At this point they have presented six strategies of supported language:
- extra-linguistic cues- things like gestures and visuals
- linguistic modifications- repetition, slowing down speech and gestures
- interactive lecture with frequent comprehension checks-
- active learning strategies- opportunities to try out language with peers. This could be labs, group work, or cooperative learning.
- focus on big concepts rather than the details- what will students need to know as adults rather than for the test.
- strategies to develop thinking- advance organizers, graphic organizers and connecting what you know with what is being learned.
Many of these have been mentioned in other resources, but I have not seen them addressed as a core groups of strategies. The presenters point out that these do represent good teaching, but where a native English speaker needs only one or two strategies to learn content, ELLs might need 5 or 6.

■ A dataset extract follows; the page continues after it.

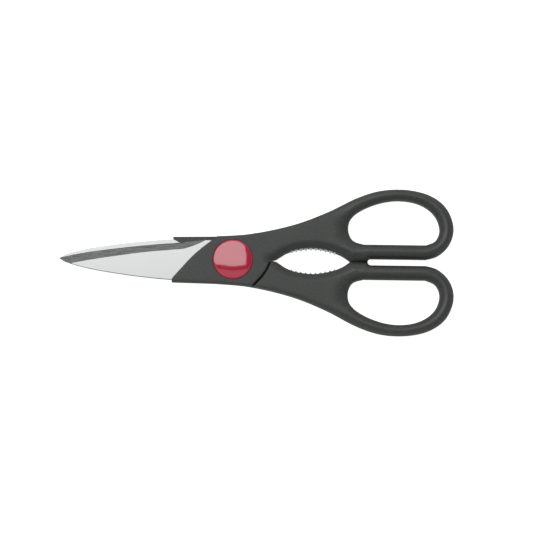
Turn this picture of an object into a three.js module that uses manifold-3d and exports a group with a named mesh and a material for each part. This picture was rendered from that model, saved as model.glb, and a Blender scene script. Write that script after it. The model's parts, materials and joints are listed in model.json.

My biggest concern is with number 5- focus on concepts not details. While I agree that big concepts are the critical information, teachers who are asked to prepare students for tests may be pulled in the opposite direction. Teachers who have differentiated, compacted or accelerated instruction will be familiar with this idea. Identify the big picture, important things that everyone needs to learn. The must knows, good to knows and nice to know information. Provide scaffolds for the struggling learners to access the must knows and deeper or additional work for gifted learners so they can access the nice to knows. Some details will need to be left by the wayside for some students. Teachers often instinctively know this.
So far the course has been well built. Lecture components are intermixed with classroom videos and panel discussion. I look forward to the modules which address each component of supported language.